In [29], we explore the possibility of relaxing the level of fault tolerance during the decommission in order to reduce the amount of data transfers needed before nodes are released, and thus return nodes to the resource manager faster. We quantify theoretically how much time and resources are saved by such a fast decommission strategy compared with a standard decommission. We establish lower bounds for the duration of the different phases of a fast decommission. We show that the method not only does not improve performance, but is also unsafe by nature.

In [24], we introduce Pufferbench, a benchmark for evaluating how fast one can scale up and down a distributed storage system on a given infrastructure and, thereby, how viably can one implement storage malleability on it.

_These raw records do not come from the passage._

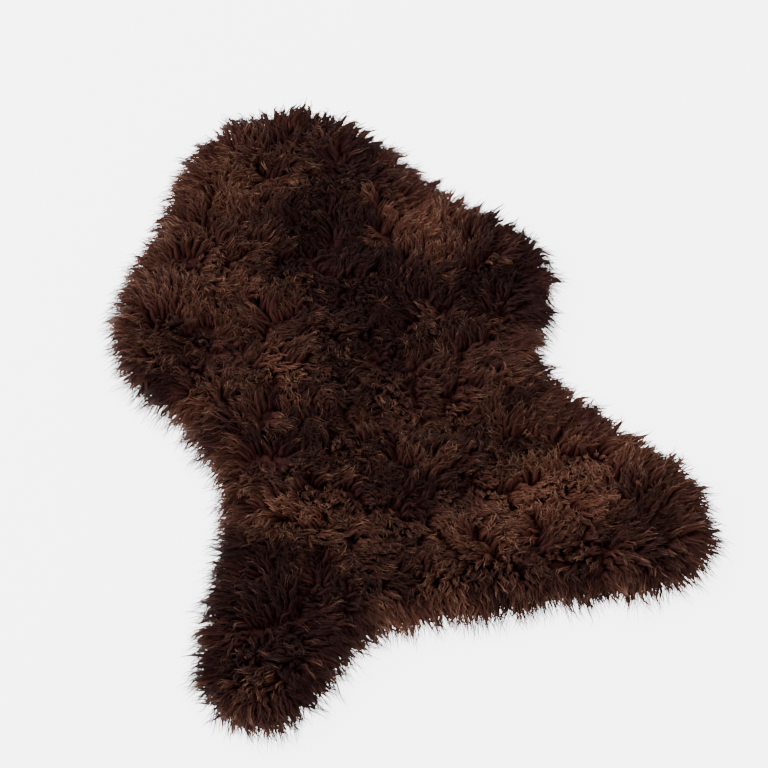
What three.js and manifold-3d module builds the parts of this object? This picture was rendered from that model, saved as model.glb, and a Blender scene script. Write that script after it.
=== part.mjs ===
// A natural brown sheepskin rug, laid out flat with the wool up. Millimetres, +Z up.
//
// The tanned hide is one thin sheet with the pelt's outline: a broad crown, two shoulders, a waist
// and two haunches. It lies on the floor, and keeps a few low humps from where it was folded before.
// The fleece grows from it: a lumpy slab of pile, rounded at its rim, with pointed locks of wool all
// round that hang to the floor. The crown of the pelt points to +Y. The origin is at the middle of
// the bounding box, at floor level.

import * as THREE from "three";
import { mergeVertices } from "three/addons/utils/BufferGeometryUtils.js";
import Module from "manifold-3d";

const HIDE_THICKNESS = 2;
const FLEECE_GAP = 0.4; // between the hide and the fleece, so that the two solids never touch
const PILE_HEIGHT = 50; // from the floor to the usual top of the wool
const PILE_OVERHANG = 28; // how far the slab of pile stands past the hide's edge
const TUFT_SPACING = 25;
const TUFT_HEIGHT = 4.5; // how far single tufts rise and fall on top of the lumps
const TUFT_DRIFT = 6; // and how far they stray sideways

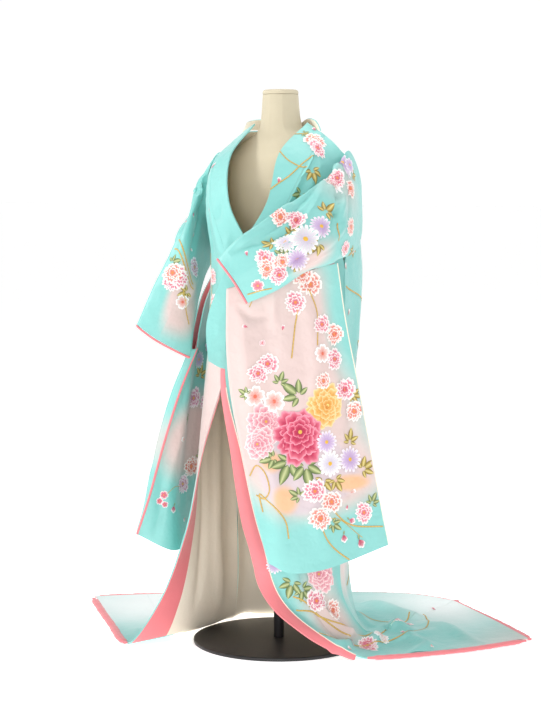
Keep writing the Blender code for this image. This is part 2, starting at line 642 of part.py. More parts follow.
def build_form():
    lathe("form_torso", TORSO, "linen")
    cap = [FormRow(1.4883, .006, -.002, .044, .043), FormRow(1.4895, .006, -.002, .0475, .0465),
           FormRow(1.494, .006, -.002, .0475, .0465), FormRow(1.502, .006, -.002, .040, .039)]
    lathe("form_cap", cap, "linen")
    pole = [FormRow(BASE_THICKNESS + SEAM_GAP, 0, 0, POLE_RADIUS, POLE_RADIUS),
            FormRow(.830 - SEAM_GAP, 0, 0, POLE_RADIUS, POLE_RADIUS)]
    lathe("form_pole", pole, "stand_black", 20)
    base = [FormRow(0, 0, 0, BASE_RADIUS, BASE_RADIUS), FormRow(BASE_THICKNESS * .6, 0, 0, BASE_RADIUS, BASE_RADIUS),
            FormRow(BASE_THICKNESS, 0, 0, BASE_RADIUS - .006, BASE_RADIUS - .006)]
    lathe("form_base", base, "stand_black", 48)


def main():
    for old in list(bpy.data.objects):
        bpy.data.objects.remove(old)
    sides = ((COLUMN["front_side_right"], COLUMN["back_side_right"]),
             (COLUMN["back_side_left"], COLUMN["front_side_left"]))
    surface = Surface(body_rows(), FOLDS, FLOOR_LIFT + CLOTH, joined=sides, ridge=True)
    build_body(surface)
    build_collar(surface)
    build_linings(surface)
    build_bands(surface)
    build_fuki(surface)
    build_sleeves()
    build_form()


main()
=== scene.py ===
"""Looks of a turquoise silk uchikake worn by a linen dress form.

Every sheet of cloth is a thin wall on the same smooth surfaces as its solid, with listed
creases. The dyed ground is a colour on the cloth's points, and the flowers, leaves and cords are
flat shapes laid on the cloth. Metres, +Z up, the garment's front faces -Y.
"""
import logging
import math
from dataclasses import dataclass
from enum import Enum
from typing import Callable, NamedTuple, Sequence

import bpy
import numpy as np
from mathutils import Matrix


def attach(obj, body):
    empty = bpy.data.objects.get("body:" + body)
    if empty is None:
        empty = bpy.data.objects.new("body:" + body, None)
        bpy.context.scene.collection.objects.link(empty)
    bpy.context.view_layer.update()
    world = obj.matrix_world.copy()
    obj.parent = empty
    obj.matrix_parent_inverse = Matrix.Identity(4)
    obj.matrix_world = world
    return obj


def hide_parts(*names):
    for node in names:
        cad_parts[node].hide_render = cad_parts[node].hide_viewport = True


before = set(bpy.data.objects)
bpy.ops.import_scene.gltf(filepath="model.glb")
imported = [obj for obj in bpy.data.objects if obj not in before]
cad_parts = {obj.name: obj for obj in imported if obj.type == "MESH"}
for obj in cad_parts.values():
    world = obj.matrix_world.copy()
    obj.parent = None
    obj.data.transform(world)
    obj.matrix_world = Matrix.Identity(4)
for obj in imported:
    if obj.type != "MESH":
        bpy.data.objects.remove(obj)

logging.basicConfig(level=logging.INFO, format="%(message)s")
LOG = logging.getLogger("uchikake")

Array = np.ndarray
Place = tuple[float, float]
Point = tuple[float, float, float]

# ---- cloth measures (metres) ---------------------------------------------------------------
WALL = 0.0036            # outer silk, wadding and lining of one sheet
LINING = 0.0012
FACING = 0.0016
SEAM_GAP = 0.0003
FLOOR = 0.0015           # lowest cloth above the floor
LINING_DEPTH = 0.0042    # how far inside the outer face the lining starts
DYE_LIFT = 0.0006        # dyed shapes above the cloth
LAYER_LIFT = 0.00003     # one dyed layer above another
CLOTH_STEP = 0.010       # spacing of the cloth's points down a sheet
PER_COLUMN = 10          # points between two seam columns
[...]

Besides, it can serve to quickly prototype and evaluate mechanisms for malleability in existing distributed storage systems. We validate Pufferbench against theoretical lower bounds for commission and decommission: it can achieve performance within 16% of them. We use Pufferbench to evaluate in practice these operations in HDFS: commission in HDFS could be accelerated by as much as 14 times! Our results show that: (1) the lower bounds for commission and decommission times we previously established are sound and can be approached in practice; (2) HDFS could handle these operations much more efficiently; most importantly, (3) malleability in distributed storage systems is viable and should be further leveraged for Big Data applications.

During a 3 months visit at Argonne National Lab, the design of an efficient rebalancing algorithm for rescaling operations have been started with Robert Ross. We use the rescaling operation to rebalance the load across the cluster. Performances cannot be sustained without minimizing the amount of data transferred per node, but also the amount of data stored per node. We evaluate a heuristic and show that good approximations of the optimal solutions can be achieved in reasonable time.